Sur ce, arrive Robert, qui a toujours quelque chose qui cloche. Aujourd’hui, son taille-haie fait des siennes, s’arrêtant dès qu’il est positionné à la verticale : « J’ai eu beau le démonter entièrement, pas moyen d’en trouver la raison. Je viens ici parce que la mécanique ce n’est pas mon truc, je fais plutôt dans le gros œuvre. » Il ne faut pas deux minutes à Joseph Gonzales pour s’apercevoir que le câble d’alimentation de la machine est sectionné à sa base : la réparation ne nécessitera qu’une pince coupante et un peu de ruban adhésif. « Je ferai ça à la maison, merci beaucoup ! », s’exclame le sexagénaire en repartant aussitôt, taille-haie sous le bras.
Avertis de la tenue de cet atelier par l’agenda participatif en ligne Démosphère, Guillaume, Anne-Claire et leurs deux enfants sont venus de la commune voisine d’Aigrefeuille pour faire ausculter un aspirateur qui ne donne plus signe de vie. « Il n’a même pas cinq ans… Et en ce moment, nous n’avons pas les moyens de le faire réparer ou de nous en acheter un neuf », explique-t-elle. On fait un peu de place sur les deux tables mélaminées qui tiennent lieu d’établi et trois bricoleurs se penchent sur l’appareil inerte. Un testeur de tension sur les circuits imprimés révèle alors un faux contact dont le fer à souder de Géraldine vient facilement à bout. Ingénieure passionnée de mécanique, cette dernière donne volontiers quelques heures supplémentaires au café bricol’ : « La plupart du temps on détecte la panne. Et l’on arrive à réparer plus d’une fois sur deux. Après, quand il faut changer une pièce, on peut recommander des fournisseurs qui pratiquent des tarifs raisonnables… et ils sont rares. »
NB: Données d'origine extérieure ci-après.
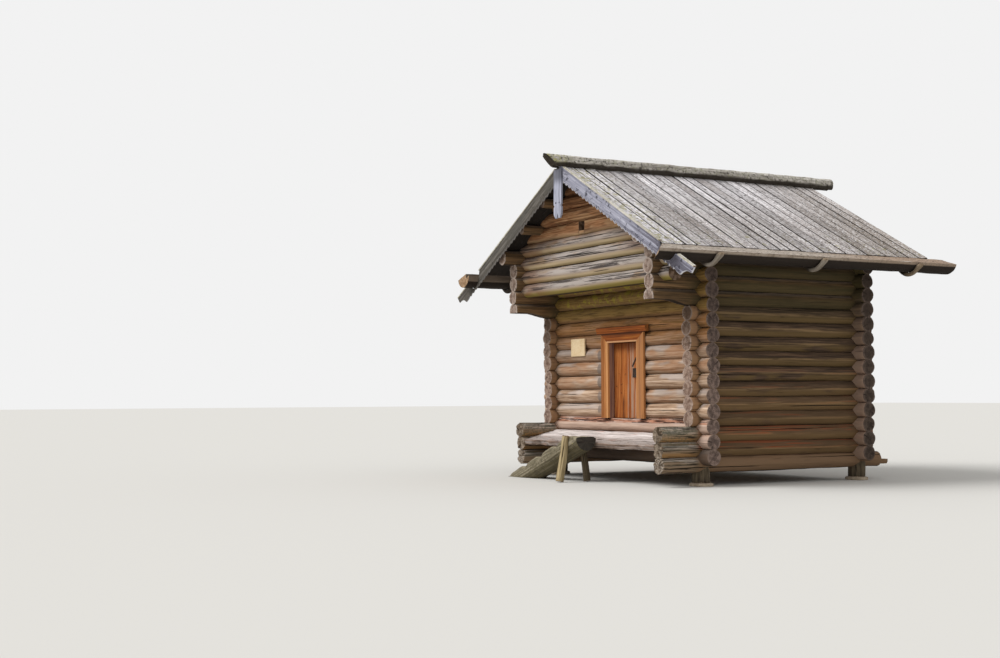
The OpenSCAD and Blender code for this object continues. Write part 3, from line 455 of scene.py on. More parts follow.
# Door casing: planed and moulded boards that face away from the rain, so the pine is still orange; the side
# boards are pale along the inner bead and grey at the outer edge
casingLook = {
    **pine, "fibre": (420, 12), "streak": (1200, 30), "patch": (700, 160), "check": (900, 12), "checkFrom": 0.68,
    "checkColour": "#4a2812", "crackColour": "#2a1509", "relief": 4.0, "roughness": 0.8, "toneValue": 0.04,
    "endTones": ("#a9703e", "#8a5528", "#5c3418")}
casingPine = weatheredWood("pineCasingPlaned", {
    **casingLook, "tones": ("#80481f", "#a66a38", "#c18550"), "layers": [
        ("#7d4821", 0.6, ("x", -0.36, -0.40), ("x", -0.5, -0.48)), ("#d69f68", 0.7, ("x", -0.325, -0.315)),
        ("#8f755e", 0.6, ("x", 0.66, 0.68), ("x", 0.79, 0.77), ("streak", 0.40, 0.52)),
        ("#935a30", 0.6, ("x", 0.5, 0.6)), ("#d8a878", 0.6, ("x", 0.613, 0.607), ("x", 0.5, 0.55))],
})
# Head board and cornice: the same planed pine, redder and darker, with shade under each moulding
headPine = weatheredWood("pineCornicePlaned", {
    **casingLook, "tones": ("#5f300f", "#8a481a", "#a96529"), "layers": [
        ("#d0a074", 0.8, ("z", 2.376, 2.364)), ("#2e1206", 0.9, ("z", 2.600, 2.608)),
        ("#3a1c0c", 0.85, ("z", 2.455, 2.490), ("z", 2.512, 2.503))]})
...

Les bricoleurs s’échangent ainsi leurs bonnes adresses et forment un réseau qui s’étend au fur et à mesure de la naissance de nouveaux cafés. Il en existe plus d’une douzaine en région toulousaine : « Le concept a explosé. S’il y a encore trois ans il fallait l’expliquer aux gens, aujourd’hui, tout le monde le connaît », confirme Annie, psychothérapeute, à l’initiative de celui de Flourens. C’est au sein du collectif Toulouse en transition qu’elle a découvert cette manière conviviale de lutter contre l’obsolescence programmée, avant de l’importer près de chez elle en 2015. « Le but est pédagogique, c’est de l’éducation populaire. Qu’il s’agisse d’apprendre à démonter un objet ou à y repérer les pannes.
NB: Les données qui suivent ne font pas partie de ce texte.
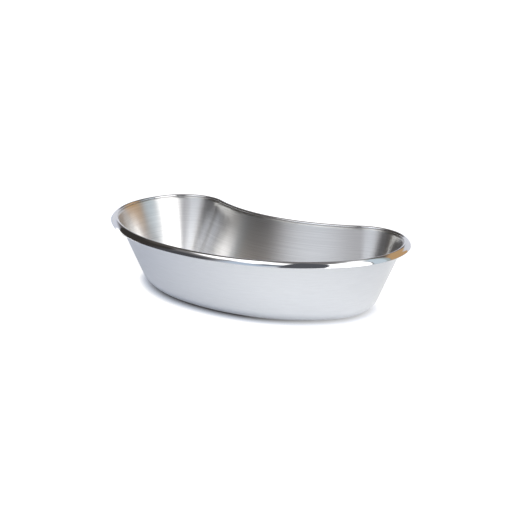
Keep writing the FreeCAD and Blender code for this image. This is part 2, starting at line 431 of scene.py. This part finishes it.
# What the camera sees of it: near white, by its own glow.
SEEN_PAINT = (0.22, 0.225, 0.24)
SEEN_GLOW = (0.96, 0.96, 0.96)

# The shadow where the dish meets the floor, by how open the floor is above. It fades along X,
# towards the side that the light comes from.
CONTACT_REACH = 0.009
CONTACT_SAMPLES = 32
CONTACT_TINTS = ((0.1, (0.01, 0.005, 0.0)), (0.45, (0.47, 0.50, 0.56)), (0.82, (1.0, 1.0, 1.0)))
CONTACT_FADE_SPAN = (0.025, 0.13)
CONTACT_FADE = 0.7

WHITE = (1.0, 1.0, 1.0)


def floor_material():
    """White sweep: bright where the camera sees it, and in the reflections tinted along X with a
    painted light falloff.
    """
    nodes = Surface("studio_white")
    along = nodes.coordinate("X")
    # Painted light falloff: the floor's colour and glow in the reflections change along X.
    tint = nodes.ramp(nodes.rescale(along, FLOOR_SPAN, (0, 1)), FLOOR_PAINTED_FALLOFF, "EASE")
    openness = nodes.add("ShaderNodeAmbientOcclusion", {"Distance": CONTACT_REACH},
                         samples=CONTACT_SAMPLES).outputs["AO"]
    fade = nodes.rescale(along, CONTACT_FADE_SPAN, (0, CONTACT_FADE))
    shadow = nodes.mix(fade, nodes.ramp(openness, CONTACT_TINTS), WHITE)
    seen = nodes.seen_by_camera()
    glow = nodes.mix(seen, nodes.scale(tint, FLOOR_GLOW), SEEN_GLOW)
    return nodes.finish({
        "Base Color": nodes.mix(seen, tint, SEEN_PAINT),
        "Emission Color": nodes.mix(1.0, glow, shadow, "MULTIPLY"),
        "Emission Strength": 1.0,
        "Roughness": FLOOR_ROUGHNESS,
    })


def add_floor():
    """The stage floor under the dish."""
    half = FLOOR_HALF
    mesh = bpy.data.meshes.new("floor")
    corners = [(-half, -half, 0), (half, -half, 0), (half, half, 0), (-half, half, 0)]
    mesh.from_pydata(corners, [], [(0, 1, 2, 3)])
    mesh.materials.append(floor_material())
    floor = bpy.data.objects.new("floor", mesh)
    bpy.context.scene.collection.objects.link(floor)


# ---------------------------------------------------------------- camera

CAMERA_AZIMUTH = 36.7
CAMERA_ELEVATION = 17.1
CAMERA_DISTANCE = 0.971
CAMERA_LENS = 91.4
CAMERA_NEAR = 0.01
AIM = Vector((0, -0.007, 0.030))
AIM_SHIFT_RIGHT = 0.0145
AIM_SHIFT_UP = 0.0038


def camera_axes():
    """The camera's backward, right and upward directions."""
    azimuth, elevation = math.radians(CAMERA_AZIMUTH), math.radians(CAMERA_ELEVATION)
    level = math.cos(elevation)
    back = Vector((math.sin(azimuth) * level, -math.cos(azimuth) * level, math.sin(elevation)))
    right = Vector((math.cos(azimuth), math.sin(azimuth), 0))
    return back, right, back.cross(right)


def add_camera():
    """The camera, turned a little aside from the dish to frame it."""
    back, right, up = camera_axes()
    data = bpy.data.cameras.new("camera")
    data.lens = CAMERA_LENS
    data.clip_start = CAMERA_NEAR
    camera = bpy.data.objects.new("camera", data)
    bpy.context.scene.collection.objects.link(camera)
    place = AIM + back * CAMERA_DISTANCE
    target = AIM + right * AIM_SHIFT_RIGHT + up * AIM_SHIFT_UP
    camera.location = place
    camera.rotation_mode = "QUATERNION"
    camera.rotation_quaternion = (target - place).to_track_quat("-Z", "Y")
    bpy.context.scene.camera = camera


# ---------------------------------------------------------------- studio

# Soft boxes and cards hung round the dish, each (azimuth range, elevation range, lean, softness of
# its sides, softness of its top and bottom, colour) in degrees. Azimuth 0 is in front of the dish, at
# -Y, and 90 is at +X. Lean is how far the sides move round for each degree up. A later card hangs in
# front of an earlier one.
STUDIO_BASE = (0.26, 0.25, 0.25)
SOFT_BOX = (2.2, 2.2, 2.2)
STUDIO_CARDS = {
    "back_wall": ((136, 262), (-20, 60), 0, 3, 6, (0.16, 0.145, 0.14)),
    "back_floor": ((118, 262), (-30, 15), 0, 3, 5, (0.80, 0.83, 0.93)),
    "back_top": ((96, 182), (60, 74), 0, 6, 5, (1.2, 1.2, 1.2)),
    "front_glow": ((-28, 48), (-30, 56), 0, 17, 9, (0.97, 1.0, 1.06)),
    "blue_sheet": ((-31, 7), (40, 60), 0, 11, 8, (0.60, 0.72, 0.88)),
    "dark_room": ((-117, -52), (8, 47), -1.0, 1, 2, (0.052, 0.047, 0.043)),
    "dark_shelf": ((-125, -82), (40, 62), 0, 6, 6, (0.12, 0.11, 0.10)),
    "dark_corner": ((-66, -33), (3, 47), 0, 8, 4, (0.09, 0.092, 0.10)),
    "low_window": ((-104, -71), (-20, 9.5), 0, 3, 3.5, (3.2, 3.2, 3.1)),
    "overhead_left": ((-76, -45), (54, 78), 0, 3, 3, SOFT_BOX),
    "overhead_front": ((-58, 14), (59, 80), 0, 5, 4, SOFT_BOX),
    "stand_edge": ((-9, 24), (52, 65), 0, 6, 3, (0.24, 0.28, 0.34)),
    "camera_stand": ((15, 68), (41, 90), 0, 3, 5, (0.12, 0.125, 0.14)),
    "low_flag": ((10, 47), (8, 38), 0, 5, 4, (0.74, 0.75, 0.80)),
    "tan_card": ((134, 182), (2, 42), 0.65, 1.5, 4, (0.66, 0.42, 0.21)),
    "back_panel": ((182, 250), (-30, 20), -0.6, 1.5, 3, (0.82, 0.84, 0.90)),
    "grey_card": ((126, 146), (22, 60), 0.65, 1.5, 4, (0.50, 0.56, 0.55)),
    "pale_card": ((106, 131), (2, 60), 0.65, 1.5, 4, (0.72, 0.84, 0.92)),
    "side_box": ((52, 112), (18, 72), 0.65, 1.5, 3, (2.8, 2.8, 2.8)),
}


def ray_angles(nodes):
    """The azimuth and elevation of the direction that a ray goes in, in degrees."""
    direction = nodes.add("ShaderNodeTexCoord").outputs["Generated"]
    parts = nodes.add("ShaderNodeSeparateXYZ", {0: direction}).outputs
    ahead = nodes.maths("MULTIPLY", parts["Y"], -1)
    azimuth = nodes.maths("DEGREES", nodes.maths("ARCTAN2", parts["X"], ahead))
    elevation = nodes.maths("DEGREES", nodes.maths("ARCSINE", parts["Z"]))
    return azimuth, elevation


def within(nodes, offset, span, softness):
    """1 where an angle's offset from the middle of a span is inside the span, with soft ends."""
    half = (span[1] - span[0]) / 2
    distance = nodes.maths("ABSOLUTE", offset)
    edge = (half - softness, half + softness)
    return nodes.rescale(distance, edge, (1, 0), interpolation_type="SMOOTHSTEP")


def add_world():
    """The studio: cards and soft boxes painted by direction, and plain white behind the dish."""
    world = bpy.data.worlds.new("studio")
    world.use_nodes = True
    nodes = Tree(world.node_tree)
    azimuth, elevation = ray_angles(nodes)
    colour = STUDIO_BASE
    for azimuths, elevations, lean, side_fade, end_fade, tint in STUDIO_CARDS.values():
        above = nodes.maths("SUBTRACT", elevation, sum(elevations) / 2)
        upright = nodes.maths("ADD", azimuth, nodes.maths("MULTIPLY", above, -lean))
        beside = nodes.maths("SUBTRACT", upright, sum(azimuths) / 2)
        across = within(nodes, nodes.maths("WRAP", beside, 180, -180), azimuths, side_fade)
        along = within(nodes, above, elevations, end_fade)
        colour = nodes.mix(nodes.maths("MULTIPLY", across, along), colour, tint)
    backdrop = nodes.mix(nodes.seen_by_camera(), colour, WHITE)
    nodes.feed(world.node_tree.nodes["Background"].inputs["Color"], backdrop)
    bpy.context.scene.world = world
    bpy.context.scene.view_settings.view_transform = "Standard"


def main():
    """The dish, the stage floor, the camera and the studio."""
    # Both brushed finishes are painted lighter towards the foot of the wall, 28 % inside and 6 %
    # outside: painted light.
    inside = brushed_steel("brushed_inside", (0.64, 0.635, 0.63), anisotropy=0.85,
                           grain=(5000, 40), depth=0.5, contrast=0.09, painted_light_gain=0.28)
    outside = brushed_steel("satin_outside", (0.655, 0.663, 0.678), anisotropy=0.4,
                            grain=(3000, 200), depth=0.1, contrast=0.025, painted_light_gain=0.06)
    mirror = polished_steel("mirror_rim", (0.68, 0.68, 0.69), roughness=0.05)
    build_basin([inside, outside, mirror])
    build_rim([mirror])
    add_floor()
    add_camera()
    add_world()


main()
Cela rend de l’autonomie aux consommateurs. » L’autre intérêt du café bricole est qu’il réunit les gens. « D’ailleurs ici, on préfère dire Relier que Réparer ! Ensemble, on est plus forts ! » Des voisins qui ne se croisent jamais, passionnés ou amateurs, de toutes les générations et de toutes classes sociales. Roger, par exemple, a largement les moyens de remplacer son réveil multifonctions. Mais il a commandé le bon composant électronique et profite des outils du café pour le changer. Retraité d’une brillante carrière dans le BTP, il se désole du comportement qu’il observe chez ses enfants : « Ils jettent tout ! Ils gaspillent ! C’est ma faute, je les ai trop gâtés, je les ai habitués à ne manquer de rien. Né dans une famille modeste, je connais pourtant bien la valeur des choses. »
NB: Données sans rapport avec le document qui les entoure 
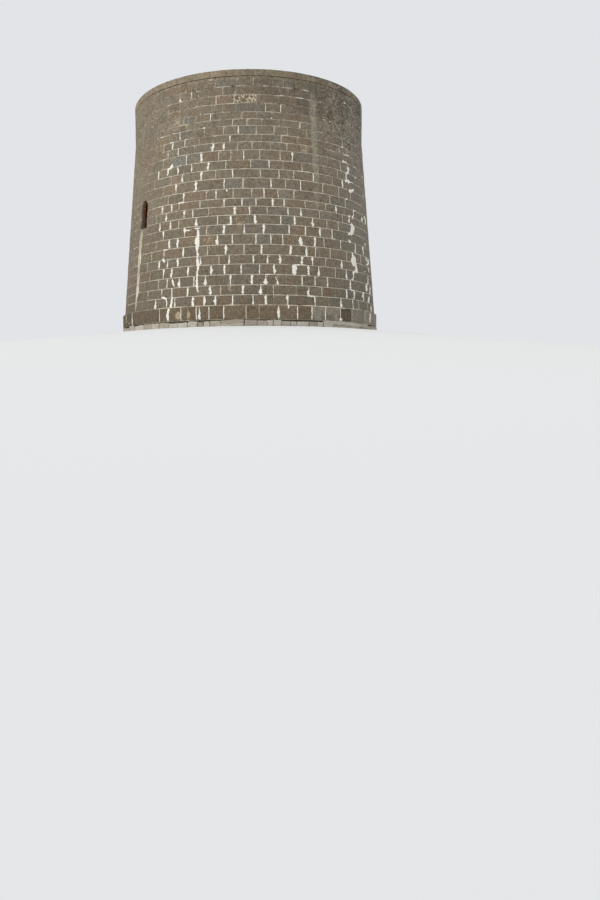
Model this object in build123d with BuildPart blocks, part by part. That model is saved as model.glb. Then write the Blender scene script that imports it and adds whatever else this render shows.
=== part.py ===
"""Martello tower: a squat, round gun tower of coursed ashlar on a projecting plinth.

The tower stands on Z = 0 with its axis on the Z axis. North is +Y, where the raised doorway is.
The two slit windows face west (-X) and east (+X). All sizes are in millimetres.
"""
import os
from math import cos, radians, sin

from build123d import *

os.makedirs("parts", exist_ok=True)

# Foot of the tower
footing_height = 290
footing_projection = 60
plinth_height = 600
plinth_projection = 100

# Round plan
wall_foot_radius = 6400
wall_head_radius = 5700
room_radius = 3600
parapet_thickness = 1600

# Storeys, each measured from the one below
ground_storey_height = 3270
floor_thickness = 250
vault_spring_rise = 2740
vault_rise = 1800
vault_cover = 1230
paving_thickness = 150
parapet_height = 1410
coping_height = 385

# Slit windows
slit_width = 600
slit_height = 1310
slit_sill_rise = 1215
slit_reveal_depth = 80
brick_ring_depth = 110
embrasure_width = 1000

# Raised doorway
door_width = 1000
door_height = 2000
lintel_height = 430
lintel_bearing = 300
lintel_depth = 450
threshold_height = 200
threshold_bearing = 150
threshold_seat = 350
threshold_projection = 120

# Hatch in the upper floor
hatch_size = 800
hatch_distance = 2000

# How the masonry is divided
bay_count = 12
quarter_count = 4
east = 0
north = 90
west = 180

# Levels above the ground
plinth_foot = footing_height
wall_foot = plinth_foot + plinth_height
upper_floor = footing_height + ground_storey_height
vault_spring = upper_floor + vault_spring_rise
vault_crown = vault_spring + vault_rise
wall_head = vault_crown + vault_cover
parapet_head = wall_head + parapet_height
rim = parapet_head + coping_height
slit_sill = upper_floor + slit_sill_rise
slit_crown = slit_sill + slit_height
slit_spring = slit_crown - slit_width / 2
door_head = upper_floor + door_height

# Radii that follow
plinth_radius = wall_foot_radius + plinth_projection
footing_radius = plinth_radius + footing_projection
platform_radius = wall_head_radius - parapet_thickness
vault_radius = (room_radius**2 + vault_rise**2) / (2 * vault_rise)
clear_outside = footing_radius + plinth_radius
bay_angle = 360 / bay_count
quarter_angle = 360 / quarter_count


def face_radius(level):
    """Radius of the battered outer face of the wall at a level."""
    batter = (wall_foot_radius - wall_head_radius) / (wall_head - wall_foot)
    return wall_foot_radius - batter * (level - wall_foot)


# The reveal is cut back to an upright plane, so it is deeper at the sill than at the crown.
reveal_back = face_radius(slit_crown) - slit_reveal_depth
brick_ring_back = reveal_back - brick_ring_depth
lintel_back = face_radius(door_head) - lintel_depth


def outward(angle):
    """Level direction that points out from the tower's axis."""
    return Vector(cos(radians(angle)), sin(radians(angle)), 0)


def radial_plane(angle):
    """Upright plane through the tower's axis: local x runs outwards and local y up."""
    return Plane(origin=(0, 0, 0), x_dir=outward(angle), z_dir=outward(angle - 90))


def facing_plane(angle, distance):
    """Upright plane square to a radius: local x runs along the wall and local y up."""
    return Plane(origin=outward(angle) * distance, x_dir=outward(angle + 90), z_dir=outward(angle))


def turned_segment(outline, start, sweep):
    """Turn an upright outline of (radius, level) points about the tower's axis."""
    with BuildPart() as segment:
        with BuildSketch(radial_plane(start)):
            with BuildLine():
                Polyline(outline, close=True)
            make_face()
        revolve(axis=Axis.Z, revolution_arc=sweep)
    return segment.part


def ring_outline(inner, outer, bottom, top):
    """Upright outline of a plain ring."""
    return [(inner, bottom), (outer, bottom), (outer, top), (inner, top)]


def wall_segment(start, sweep, bottom, top):
    """A slice of the battered wall, as thick as the real one."""
    outline = [
        (room_radius, bottom),
        (face_radius(bottom), bottom),
        (face_radius(top), top),
        (room_radius, top),
    ]
    return turned_segment(outline, start, sweep)


def arched_passage(angle, width, bottom, spring, inner, outer):
    """A passage with a half-round head, level and square to the wall, from one radius to another."""
    with BuildPart() as passage:
        with BuildSketch(facing_plane(angle, inner)):
            with BuildLine():
                Polyline((width / 2, spring), (width / 2, bottom), (-width / 2, bottom), (-width / 2, spring))
                ThreePointArc((-width / 2, spring), (0, spring + width / 2), (width / 2, spring))
            make_face()
        extrude(amount=outer - inner)
    return passage.part


def square_passage(angle, width, bottom, top, inner, outer):
    """A passage with a flat head, level and square to the wall, from one radius to another."""
    with BuildPart() as passage:
        with BuildSketch(facing_plane(angle, inner)):
            with Locations((0, (bottom + top) / 2)):
                Rectangle(width, top - bottom)
        extrude(amount=outer - inner)
    return passage.part


def keep(piece, label):
    """Name a finished piece and write it."""
    piece.part.label = label
    export_step(piece.part, f"parts/{label}.step")


# Footing stones: a rough ring that the plinth stands on
with BuildPart() as footing_course:
    add(turned_segment(ring_outline(room_radius, footing_radius, 0, plinth_foot), east, 360))
keep(footing_course, "footing_course")

# Flagged floor of the store
with BuildPart() as ground_floor:
    with BuildSketch(Plane.XY):
        Circle(room_radius)
    extrude(amount=footing_height)
keep(ground_floor, "ground_floor")

# Plinth, in quarters that meet between the compass points
for quarter in range(quarter_count):
    with BuildPart() as plinth:
        quarter_start = (quarter - 0.5) * quarter_angle
        add(turned_segment(ring_outline(room_radius, plinth_radius, plinth_foot, wall_foot),
                           quarter_start, quarter_angle))
    keep(plinth, f"plinth_{quarter + 1}")

# Plain bays of the wall, from the plinth to the gun platform
plain_bays = 0
for bay in range(bay_count):
    bay_centre = bay * bay_angle
    if bay_centre in (east, north, west):
        continue
    plain_bays += 1
    with BuildPart() as wall_bay:
        add(wall_segment(bay_centre - bay_angle / 2, bay_angle, wall_foot, wall_head))
    keep(wall_bay, f"wall_bay_{plain_bays}")

# Slit window bays: the wall is parted below, beside and over the slit
for side, centre in (("east", east), ("west", west)):
    slit = arched_passage(centre, slit_width, slit_sill, slit_spring, reveal_back, clear_outside)
    embrasure = arched_passage(centre, embrasure_width, slit_sill, slit_spring, 0, reveal_back)

    with BuildPart() as wall_under_slit:
        add(wall_segment(centre - bay_angle / 2, bay_angle, wall_foot, slit_sill))
    keep(wall_under_slit, f"wall_under_{side}_slit")

    for turn in (-1, 1):
        # Going round by the right-hand rule leads from east to north and from west to south.
        beside = "north" if (turn > 0) == (side == "east") else "south"
        with BuildPart() as wall_beside_slit:
            jamb_start = centre - bay_angle / 2 if turn < 0 else centre
            add(wall_segment(jamb_start, bay_angle / 2, slit_sill, slit_spring))
            add(slit, mode=Mode.SUBTRACT)
            add(embrasure, mode=Mode.SUBTRACT)
        keep(wall_beside_slit, f"wall_{beside}_of_{side}_slit")

    with BuildPart() as wall_over_slit:
        add(wall_segment(centre - bay_angle / 2, bay_angle, slit_spring, wall_head))
        add(slit, mode=Mode.SUBTRACT)
        add(embrasure, mode=Mode.SUBTRACT)
    keep(wall_over_slit, f"wall_over_{side}_slit")

    with BuildPart() as brick_ring:
        add(arched_passage(centre, embrasure_width, slit_sill, slit_spring, brick_ring_back, reveal_back))
        add(arched_passage(centre, slit_width, slit_sill, slit_spring, brick_ring_back, reveal_back),
            mode=Mode.SUBTRACT)
    keep(brick_ring, f"{side}_slit_brick_ring")

# Doorway bay: a straight passage under a lintel, and a barrel arch behind the lintel
doorway = square_passage(north, door_width, upper_floor, door_head, 0, clear_outside)
door_vault = arched_passage(north, door_width, upper_floor, door_head, 0, lintel_back)
lintel_room = square_passage(north, door_width + 2 * lintel_bearing, door_head, door_head + lintel_height,
                             lintel_back, clear_outside)
threshold_back = face_radius(upper_floor) - threshold_seat
threshold_front = face_radius(upper_floor) + threshold_projection
threshold_slab = square_passage(north, door_width + 2 * threshold_bearing,
                                upper_floor - threshold_height, upper_floor,
                                threshold_back, threshold_front)

with BuildPart() as wall_under_door:
    add(wall_segment(north - bay_angle / 2, bay_angle, wall_foot, upper_floor))
    add(threshold_slab, mode=Mode.SUBTRACT)
keep(wall_under_door, "wall_under_door")

for beside, jamb_start in (("east", north - bay_angle / 2), ("west", north)):
    with BuildPart() as wall_beside_door:
        add(wall_segment(jamb_start, bay_angle / 2, upper_floor, door_head))
        add(doorway, mode=Mode.SUBTRACT)
    keep(wall_beside_door, f"wall_{beside}_of_door")

with BuildPart() as wall_over_door:
    add(wall_segment(north - bay_angle / 2, bay_angle, door_head, wall_head))
    add(door_vault, mode=Mode.SUBTRACT)
    add(lintel_room, mode=Mode.SUBTRACT)
keep(wall_over_door, "wall_over_door")

with BuildPart() as door_lintel:
    add(wall_segment(north - bay_angle / 2, bay_angle, door_head, door_head + lintel_height))
    add(lintel_room, mode=Mode.INTERSECT)
keep(door_lintel, "door_lintel")

with BuildPart() as door_threshold:
    add(threshold_slab)
keep(door_threshold, "door_threshold")

# Plank floor of the upper room, with the hatch that leads down to the store
with BuildPart() as upper_room_floor:
    with BuildSketch(Plane.XY.offset(upper_floor)):
        Circle(room_radius)
        with Locations((0, -hatch_distance)):
            Rectangle(hatch_size, hatch_size, mode=Mode.SUBTRACT)
    extrude(amount=-floor_thickness)
keep(upper_room_floor, "upper_room_floor")

# Vault over the upper room: a shallow dome below, level on top
with BuildPart() as vault:
    with BuildSketch(radial_plane(east)):
        with BuildLine():
            Polyline((room_radius, vault_spring), (room_radius, wall_head), (0, wall_head), (0, vault_crown))
            RadiusArc((0, vault_crown), (room_radius, vault_spring), vault_radius)
        make_face()
    revolve(axis=Axis.Z, revolution_arc=360)
keep(vault, "vault")

# Paving of the gun platform, inside the parapet
with BuildPart() as gun_platform:
    with BuildSketch(Plane.XY.offset(wall_head)):
        Circle(platform_radius)
    extrude(amount=paving_thickness)
keep(gun_platform, "gun_platform")

# Parapet and its coping, in quarters
for quarter in range(quarter_count):
    quarter_start = (quarter - 0.5) * quarter_angle
    with BuildPart() as parapet:
        add(turned_segment(ring_outline(platform_radius, wall_head_radius, wall_head, parapet_head),
                           quarter_start, quarter_angle))
    keep(parapet, f"parapet_{quarter + 1}")

    with BuildPart() as coping:
        add(turned_segment(ring_outline(platform_radius, wall_head_radius, parapet_head, rim),
                           quarter_start, quarter_angle))
    keep(coping, f"coping_{quarter + 1}")
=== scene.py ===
"""Looks of the martello tower: its stones, bricks and lime, their finishes, the light and the camera.

Everything is in metres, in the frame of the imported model. The wall is laid out flat first: x runs round
the tower from the middle of the front, y is the height, and z stands out from the wall. Then it is wrapped.
"""
import random
from math import asin, ceil, cos, degrees, hypot, pi, radians, sin

import bmesh
import bpy
from bmesh.types import BMEdge, BMFace, BMVert
from mathutils import Matrix, Vector, noise


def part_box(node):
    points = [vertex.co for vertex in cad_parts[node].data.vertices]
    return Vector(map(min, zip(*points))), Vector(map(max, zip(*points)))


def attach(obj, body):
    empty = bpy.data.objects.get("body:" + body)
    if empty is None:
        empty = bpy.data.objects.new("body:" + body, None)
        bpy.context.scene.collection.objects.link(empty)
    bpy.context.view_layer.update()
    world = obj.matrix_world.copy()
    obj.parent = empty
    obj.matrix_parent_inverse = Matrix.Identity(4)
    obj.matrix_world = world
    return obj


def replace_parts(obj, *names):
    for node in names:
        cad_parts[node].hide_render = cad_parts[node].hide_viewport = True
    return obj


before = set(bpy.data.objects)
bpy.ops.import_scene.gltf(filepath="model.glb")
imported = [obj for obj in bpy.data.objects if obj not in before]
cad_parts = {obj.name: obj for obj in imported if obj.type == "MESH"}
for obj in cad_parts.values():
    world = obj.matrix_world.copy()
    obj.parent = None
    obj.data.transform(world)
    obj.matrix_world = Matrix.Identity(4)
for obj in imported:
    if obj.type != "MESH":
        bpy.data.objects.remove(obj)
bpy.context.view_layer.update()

# The tower's levels and radii

FRONT = radians(-125.2)  # direction of the middle of the front, counter-clockwise from +X
LAYOUT_RADIUS = 6.0  # the flat layout is wrapped round this radius
PLINTH_RADIUS = 6.50
FOOTING_RADIUS = 6.56
WALL_FOOT_RADIUS = 6.40
WALL_HEAD_RADIUS = 5.70
PLATFORM_RADIUS = 4.10
WALL_FOOT = 0.89
WALL_HEAD = 9.33
DECK = 9.48
PARAPET_HEAD = 10.74

# Bed joints, from the foot of the plinth up to the rim
BEDS = [0.290, 0.892, 1.359, 1.788, 2.245, 2.703, 3.103, 3.557, 4.005, 4.434, 4.837, 5.212, 5.564, 5.989,
        6.444, 6.837, 7.224, 7.669, 8.018, 8.341, 8.722, 9.013, 9.327, 9.685, 10.044, 10.408, 10.741, 11.125]
RIM = BEDS[27]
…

Derrière lui, affichée sur le mur, une feuille plastifiée indique la durée de vie moyenne des principaux appareils ménagers : 7 ans pour une télévision, 15 pour un lave-linge et jusqu’à 70 000 heures pour un tube néon. Les vélos, spécialité de Jérôme, ont quant à eux une espérance de vie très variable : « Ceux qui coûtent moins de 100 euros sont très difficiles à réparer. Ils sont conçus avec des matériaux bon marché et j’ai toujours peur d’en casser une pièce. » Ce qui ne lui est pas encore arrivé ce soir. Au bout de deux heures, les portes du café bricol’ se referment. Comme après une retransmission sportive, chacun refaisant le match de ses réparations. En tout, une bonne dizaine d’objets ont pu trouver une seconde vie.